As the COVID-19 pandemic continues to disrupt the flow of products from Asia, many businesses here are working to secure stronger supply chains.
“The coronavirus has been a big wake-up call for a lot of companies,” said Rosemary Coates, an adviser to the University of San Diego School of Business’ Supply Chain Management Institute and founder of The Reshoring Institute. “I think we are just at the beginning of how supply chains are going to be affected. About 40 percent of the production of the world’s goods comes from China. Most (U.S.) companies have 30 to 60 days of inventory.”
Dependence on products manufactured in China has made businesses extremely vulnerable to supply disruptions, said Kate Winfield, supply chain manager for Viasat in Carlsbad.
A supply interruption “impacts your reputation,” Winfield said. “It affects revenue, competition, time to market. Supply chains are global now. There is reliance that extends beyond the U.S. At the end of the day, if you can’t deliver your product you have nothing.”
Buying products from Asia, where labor costs and goods are cheaper, has made many U.S. businesses more profitable, said Joel Sutherland, managing director of the Supply Chain Management Institute. It also has made companies here dependent on the wellbeing of foreign manufacturers. There is a greater need to find multiple sources of supplies and to continually monitor the ability of foreign companies to maintain their shipments.
Diverse Supply Networks
Sutherland doesn’t foresee an increase in U.S. manufacturing to reduce the dependence on foreign suppliers. That’s why it’s important for businesses here to establish diverse supply networks. Depending on a single source, no matter where it is located, is much too risky. “They shut down, you shut down.”
San Diego-based Bumble Bee Foods has seen a rise in demand for its products during the COVID-19 outbreak. To keep up with demand, the company is working closely with its suppliers.
“We are in constant communication with both our suppliers and customers and have been successful at keeping up with the accelerated sale of our products,” the company told the San Diego Business Journal. “We’ve been in business more than a century and have deep experience and expertise in supply chain management and are confident in our ability to navigate consumer needs in the weeks and months ahead.”
Even if supply chains are diversified, it’s not practical to think U.S. businesses can find all of the goods they need in America and remain profitable, said Sutherland. Dependence on overseas companies is not likely to go away.
“Everything is driven by cost,” he said. “If we say we are going to do it all here, our labor costs will be higher. Our material costs probably will be higher. You have to have the global view. The world is our supply chain. It’s not just our city or state or our country.”
Successful supply chain management in the future will be complex. It will require monitoring events and conditions that could affect companies overseas.
Understanding Your Suppliers
“You have to look at the supplier and understand what is happening, not just your own business,” he said. “You have to predict the downstream demand.

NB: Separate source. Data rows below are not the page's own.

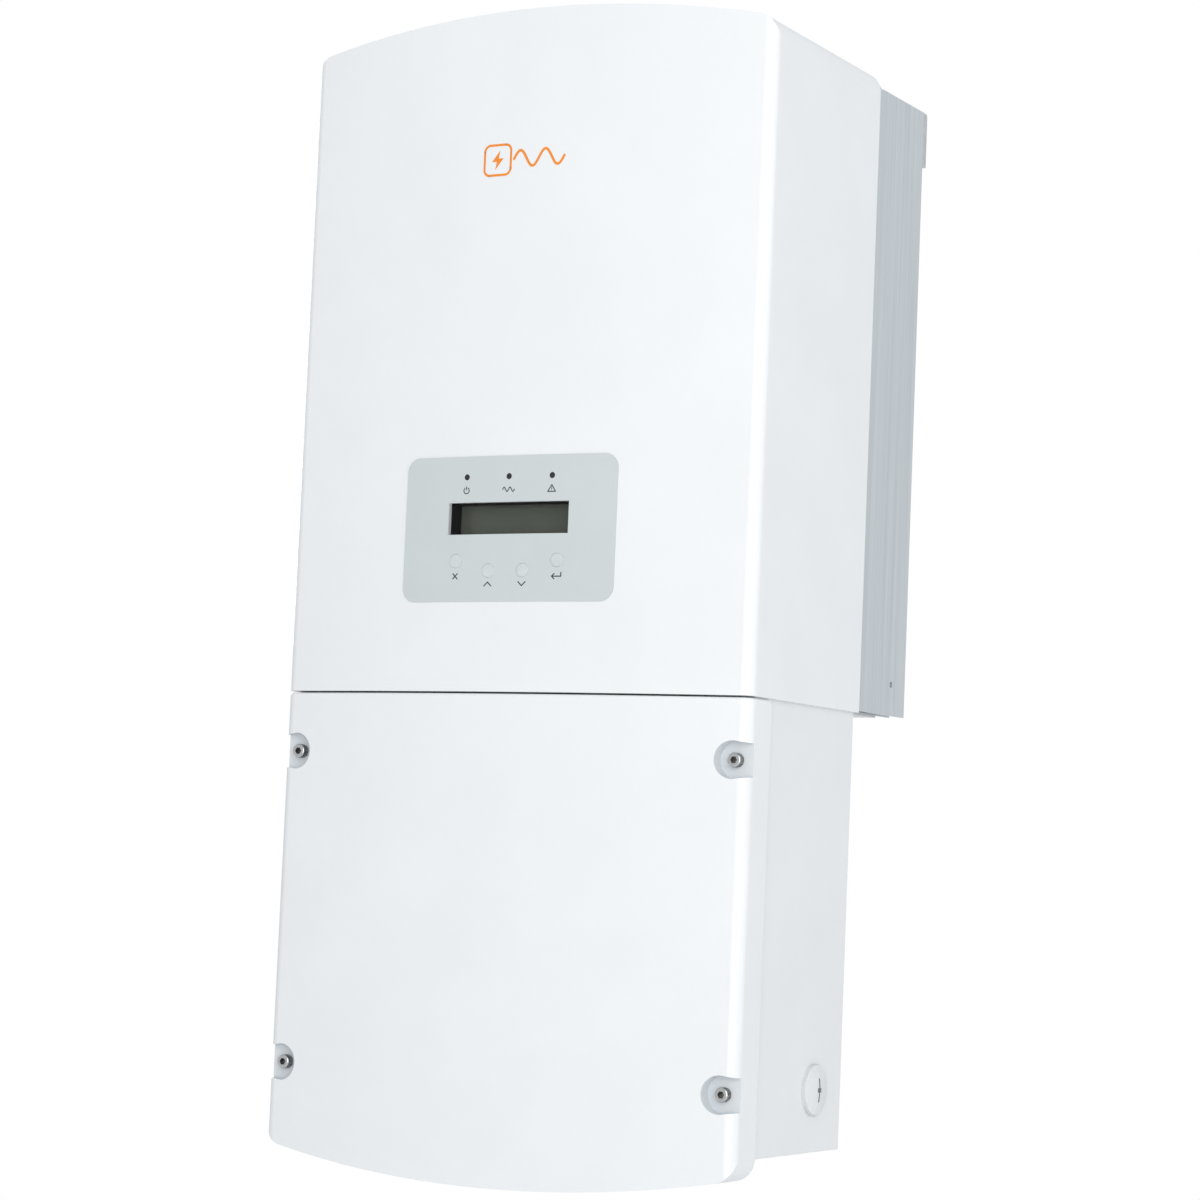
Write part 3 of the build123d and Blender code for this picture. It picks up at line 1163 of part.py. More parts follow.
def wall_bracket():
    """Wall plate with a trough that the hanger's hook drops into."""
    plate = BRACKET_PLATE
    span = (-BRACKET_HALF_WIDTH, BRACKET_HALF_WIDTH)
    bracket = block(span, (-plate, 0), BRACKET_PLATE_Z)
    bracket = fillet(bracket.edges().filter_by(Axis.Y), 6)
    bracket += block(span, (LIP_Y, 0), (SHELF_Z, SHELF_Z + plate))
    bracket += block(span, (LIP_Y, LIP_Y + plate), (SHELF_Z, LIP_TOP_Z))
    for x in (-BOLT_X, BOLT_X):
        for z in (-BOLT_Z, BOLT_Z):
            bracket -= rod_y(x, z, BOLT_R, -plate - PAST, PAST)
    return bracket


# ---- Writing the parts -----------------------------------------------------------------------
PARTS = {
    "upper_cover": upper_cover,
    "upper_gasket": upper_gasket,
    "upper_cover_screws": upper_cover_screws,
    "heatsink": heatsink,
    "power_board": power_board,
    "board_standoffs": board_standoffs,
    "power_modules": power_modules,
    "dc_link_capacitors": dc_link_capacitors,
    "boost_inductors": boost_inductors,
    "output_inductor": output_inductor,
    "emi_chokes": emi_chokes,
    "ac_relays": ac_relays,
    "current_sensors": current_sensors,
    "control_board": control_board,
    "control_components": control_components,
    "display_board": display_board,
    "lcd_module": lcd_module,
    "lcd_shroud": lcd_shroud,
    "lcd_window": lcd_window,
    "led_light_pipes": led_light_pipes,
    "display_overlay": display_overlay,
    "button_switches": button_switches,
    "ribbon_cable": ribbon_cable,
    "wiring_box": wiring_box,
    "wiring_box_floor": wiring_box_floor,
    "box_brackets": box_brackets,
    "cable_grommets": cable_grommets,
    "wiring_cover": wiring_cover,
    "wiring_cover_gasket": wiring_cover_gasket,
    "side_conduit_plugs": side_conduit_plugs,
    "bottom_conduit_plugs": bottom_conduit_plugs,
    "plug_seals": plug_seals,
    "plug_locknuts": plug_locknuts,
    "com_port": com_port,
    "dc_switch_body": dc_switch_body,
    "dc_switch_dial": dc_switch_dial,
    "dc_switch_knob": dc_switch_knob,
    "terminal_mounting_plate": terminal_mounting_plate,
    "dc_terminal_block": dc_terminal_block,
    "ac_terminal_block": ac_terminal_block,
    "terminal_screws": terminal_screws,
    "earth_bar": earth_bar,
    "comm_board": comm_board,
    "comm_connectors": comm_connectors,
    "dc_wires_positive": dc_wires_positive,
    "dc_wires_negative": dc_wires_negative,
    "ac_wires": ac_wires,
    "earth_wire": earth_wire,
    "comm_cable": comm_cable,
    "hanger_plate": hanger_plate,
    "mounting_screws": mounting_screws,
    "wall_bracket": wall_bracket,
}


def main():
    os.makedirs("parts", exist_ok=True)
    for name, make in PARTS.items():
        export_step(make(), f"parts/{name}.step")
    for name, (x, z) in BUTTONS.items():
        export_step(button(x, z), f"parts/button_{name}.step")
    for side, x in (("left", -SCREW_X), ("right", SCREW_X)):
        for level, z in SCREW_HEIGHTS.items():
            export_step(cover_screw(x, z), f"parts/cover_screw_{level}_{side}.step")


main()
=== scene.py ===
import json
import math

import bmesh
import bpy
from mathutils import Matrix, Vector


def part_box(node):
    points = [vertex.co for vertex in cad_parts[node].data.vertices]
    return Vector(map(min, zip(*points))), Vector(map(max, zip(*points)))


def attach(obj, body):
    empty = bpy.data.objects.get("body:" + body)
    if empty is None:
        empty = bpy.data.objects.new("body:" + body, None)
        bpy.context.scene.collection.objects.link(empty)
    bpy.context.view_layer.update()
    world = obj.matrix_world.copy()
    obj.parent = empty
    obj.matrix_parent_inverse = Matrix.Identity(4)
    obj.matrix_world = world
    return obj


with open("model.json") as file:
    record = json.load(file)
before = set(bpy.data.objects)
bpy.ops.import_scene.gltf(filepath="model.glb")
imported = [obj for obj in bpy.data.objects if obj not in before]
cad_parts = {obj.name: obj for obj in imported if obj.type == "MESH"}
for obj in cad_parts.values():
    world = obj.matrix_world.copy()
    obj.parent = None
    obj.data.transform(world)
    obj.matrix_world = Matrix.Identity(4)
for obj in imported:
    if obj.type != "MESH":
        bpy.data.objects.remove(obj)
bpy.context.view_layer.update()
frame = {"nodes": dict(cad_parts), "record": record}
scene = bpy.context.scene
scene.view_settings.view_transform = "Standard"

MM = 0.001

# ---- Places on the casing, in millimetres -------------------------------------------------------
SEAM_Z = -334.5               # the seam between the two casings
CROWN_Y = -262.0              # the foremost line of the bowed front
HALF_WIDTH = 166.5
BOW = 12.0                    # how far the front rises from its sides to its middle
BOW_R = (HALF_WIDTH**2 + BOW**2) / (2 * BOW)
BOW_CENTRE_Y = CROWN_Y + BOW_R
FILM = 0.6                    # thickness of the printed film round the display


def front_y(x, lift=0.0):
    """Y of a surface that stands lift in front of the casing's bowed front, at this x."""
    return BOW_CENTRE_Y - math.sqrt((BOW_R + lift) ** 2 - x**2)


# ---- Materials ----------------------------------------------------------------------------------
MIX_FACTOR, MIX_FIRST, MIX_SECOND, MIX_RESULT = 0, 6, 7, 2     # a Mix node's colour sockets
COLOUR_STOPS = (0.3, 0.7)     # where on a noise's 0 to 1 the tints begin and end
ROUGHNESS_STOPS = (0.25, 0.75)


class Nodes:
    """A Principled material being built: texture nodes read the object's own coordinates, in metres."""

    def __init__(self, name, roughness=0.5, metallic=0.0, **sockets):
        self.material = bpy.data.materials.new(name)
        self.material.use_nodes = True
        self.tree = self.material.node_tree
        self.shader = self.tree.nodes["Principled BSDF"]
        self.shader.inputs["Roughness"].default_value = roughness
        self.shader.inputs["Metallic"].default_value = metallic
        for socket, value in sockets.items():
            self.shader.inputs[socket.replace("_", " ")].default_value = value
        self.coords = self.tree.nodes.new("ShaderNodeTexCoord").outputs["Object"]

    def link(self, source, target):
        self.tree.links.new(source, target)

    def stretched(self, scale):
        """Object coordinates multiplied by scale, a number per axis."""
        mapping = self.tree.nodes.new("ShaderNodeMapping")
        mapping.inputs["Scale"].default_value = scale
        self.link(self.coords, mapping.inputs["Vector"])
        return mapping.outputs["Vector"]

    def noise(self, size, detail=2.0, along=(1, 1, 1), roughness=0.5):
        """Noise with features of about size metres, longer along an axis by its number in along."""
        node = self.tree.nodes.new("ShaderNodeTexNoise")
        node.inputs["Scale"].default_value = 1.0
        node.inputs["Detail"].default_value = detail
        node.inputs["Roughness"].default_value = roughness
        self.link(self.stretched([1 / (size * stretch) for stretch in along]), node.inputs["Vector"])
        return node.outputs["Fac"]

    def cells(self, size, output="Color"):
        """Cells about size metres across, a colour each, or the distance from their middles."""
        node = self.tree.nodes.new("ShaderNodeTexVoronoi")
        node.inputs["Scale"].default_value = 1.0
        self.link(self.stretched([1 / size] * 3), node.inputs["Vector"])
        return node.outputs[output]

    def ramp(self, source, stops):
        """Colours or greys at places along a 0 to 1 input."""
        node = self.tree.nodes.new("ShaderNodeValToRGB")
        elements = node.color_ramp.elements
        while len(elements) < len(stops):
            elements.new(0.5)
        for element, (place, value) in zip(elements, stops):
            element.position = place
            element.color = (*value, 1) if isinstance(value, tuple) else (value, value, value, 1)
        self.link(source, node.inputs["Fac"])
        return node.outputs["Color"]

    def mottled(self, source, colour, darkest, lightest):
        """The colour times darkest where the source is low, and times lightest where it is high."""
        tints = (tinted(colour, darkest), tinted(colour, lightest))
        return self.ramp(source, list(zip(COLOUR_STOPS, tints)))

    def math(self, operation, first, second=0.0):
        """A sum on sockets or numbers."""
        node = self.tree.nodes.new("ShaderNodeMath")
        node.operation = operation
        for socket, value in zip(node.inputs, (first, second)):
            if isinstance(value, (int, float)):
                socket.default_value = value
            else:
                self.link(value, socket)
        return node.outputs["Value"]

    def mix(self, factor, first, second):
        """The first colour where the factor is 0, the second where it is 1."""
        node = self.tree.nodes.new("ShaderNodeMix")
        node.data_type = "RGBA"
        sockets = [node.inputs[place] for place in (MIX_FACTOR, MIX_FIRST, MIX_SECOND)]
        for socket, value in zip(sockets, (factor, first, second)):
            if isinstance(value, (int, float)):
                socket.default_value = value
            elif isinstance(value, tuple):
                socket.default_value = (*value, 1)
            else:
                self.link(value, socket)
        return node.outputs[MIX_RESULT]

    def axis(self, name):
        """The object's own X, Y or Z, in metres."""
        node = self.tree.nodes.new("ShaderNodeSeparateXYZ")
        self.link(self.coords, node.inputs["Vector"])
        return node.outputs[name]

    def colour(self, source):
        """The base colour comes from the source."""
        self.link(source, self.shader.inputs["Base Color"])

    def vary_roughness(self, source, low, high):
        """Roughness goes from low to high as the source does."""
        steps = list(zip(ROUGHNESS_STOPS, (low, high)))
        self.link(self.ramp(source, steps), self.shader.inputs["Roughness"])

    def bump(self, *layers):
        """Surface relief from (height source, depth in metres) pairs."""
        normal = None
        for source, depth in layers:
            node = self.tree.nodes.new("ShaderNodeBump")
            node.inputs["Strength"].default_value = 1.0
            node.inputs["Distance"].default_value = depth
            self.link(source, node.inputs["Height"])
            if normal is not None:
                self.link(normal, node.inputs["Normal"])
            normal = node.outputs["Normal"]
        self.link(normal, self.shader.inputs["Normal"])


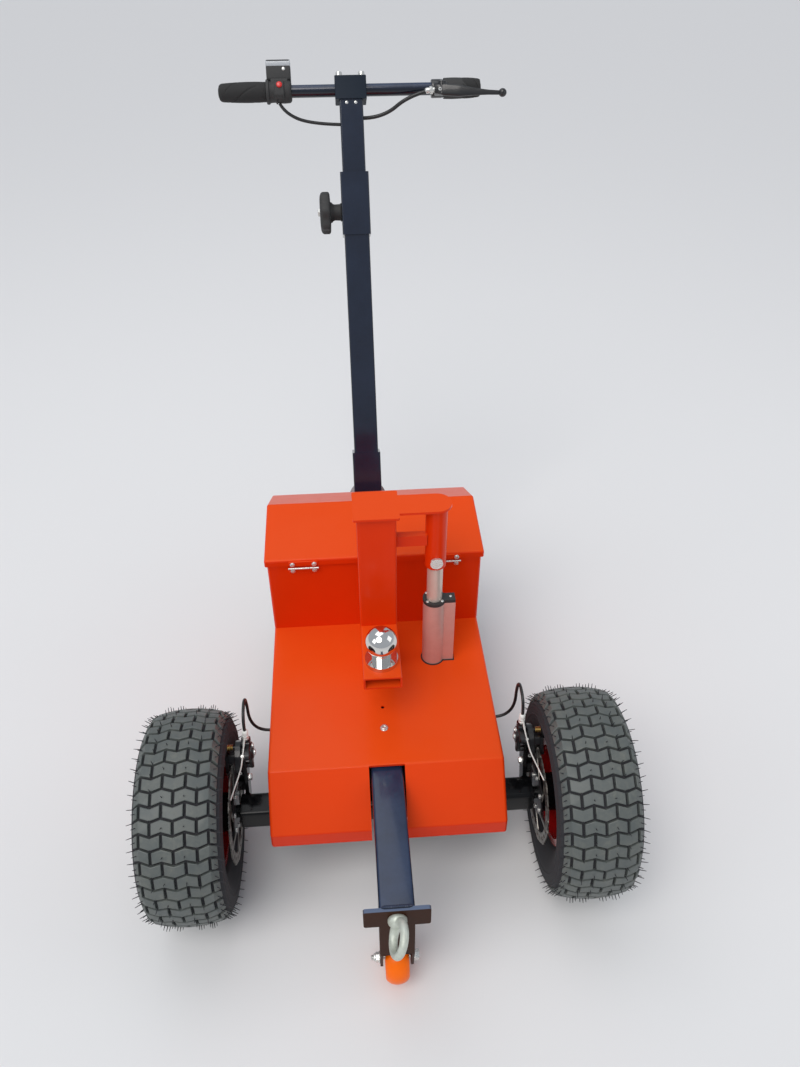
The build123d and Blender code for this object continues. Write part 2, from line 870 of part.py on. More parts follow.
# Rim outline from one edge to its middle: distance from the middle plane, radius
bead_x = rim_half_width - rim_flange
rim_outside = (
    (rim_half_width, rim_flange_radius),
    (bead_x + rim_flange / 4, rim_flange_radius),
    (bead_x, rim_bead_radius),
    (bead_x - bead_long, rim_bead_radius),
    (bead_x - bead_long - drop_run, rim_barrel_radius),
)
rim_inside = (
    (web_half, rim_barrel_radius - rim_wall),
    (bead_x - bead_long - drop_run + hole_gap, rim_barrel_radius - rim_wall),
    (bead_x - bead_long + hole_gap, rim_bead_radius - rim_wall),
    (rim_half_width, rim_bead_radius - rim_wall),
)
rim_hub = (
    (barrel_half, spindle_radius + running_fit),
    (barrel_half, barrel_radius),
    (web_half, hub_radius),
)
# Tyre: half its outline, its crown and the floor that the tread stands on
tyre_half = tyre_width / 2
side_room = tyre_radius - rim_flange_radius
floor_mid = tyre_radius - block_high
floor_edge = (tyre_half - floor_in, tyre_radius - floor_drop)
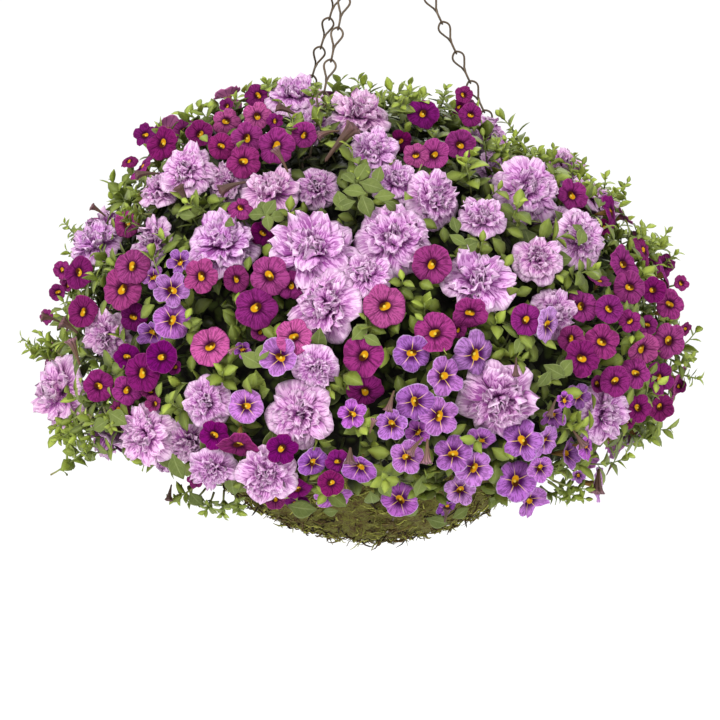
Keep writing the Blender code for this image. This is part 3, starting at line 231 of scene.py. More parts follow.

That is going to drive what you make and how you make it.”
The wellbeing of supply chains should be considered when governments consider imposing tariffs on foreign exporters, Sutherland said. It’s no longer possible to separate the health of U.S. companies from its partners overseas.
The failure of manufacturers abroad can have a powerful ripple effect within the U.S. economy, said Rick Fultz, chief business officer at Biocom, a San Diego-based life science trade group. He noted that about 85 percent of U.S. pharmaceuticals now have components made in China. American pharmaceutical companies today must make sure they have backup suppliers in other parts of the world.
“Having backup plans, having diversity is important,” he said. “There are ways to get chemicals from Russia, Africa, India.”
The COVID-19 pandemic has placed a spotlight on supply chain managers. Lisa Shambro, a supply chain consultant and the founder of Audit One, views them as the unsung heroes of American business.
“They are the people behind the scenes who make sure the product gets where it’s going,” she said. “Very seldom are they front and center.”
A New Respect
Until recent years, securing a supply chain often was treated as an afterthought by American businesses, said Coates.
“Over the past 15 years or so companies have come to recognize the integration of supply chains across operations,” she said. “It used to be you had a shipping supervisor who ran things with a high school education. The strategic component the work involves has changed. You can’t expect a shipping supervisor to be thinking about global sourcing. It’s a different skill set.”
Sutherland noted that the Supply Chain Management Institute has more than 200 students who are pursuing undergraduate and graduate degrees.
“The demand for supply chain talent is much greater than the supply,” he said.
Jim Best, chief growth officer at EKA Solutions and an adviser to the Supply Chain Management Institute, said the growing awareness of the need to secure supply lines is drawing more people into the profession.
“Some of the best minds in business are in the supply chain track, because it is so vital,” he said.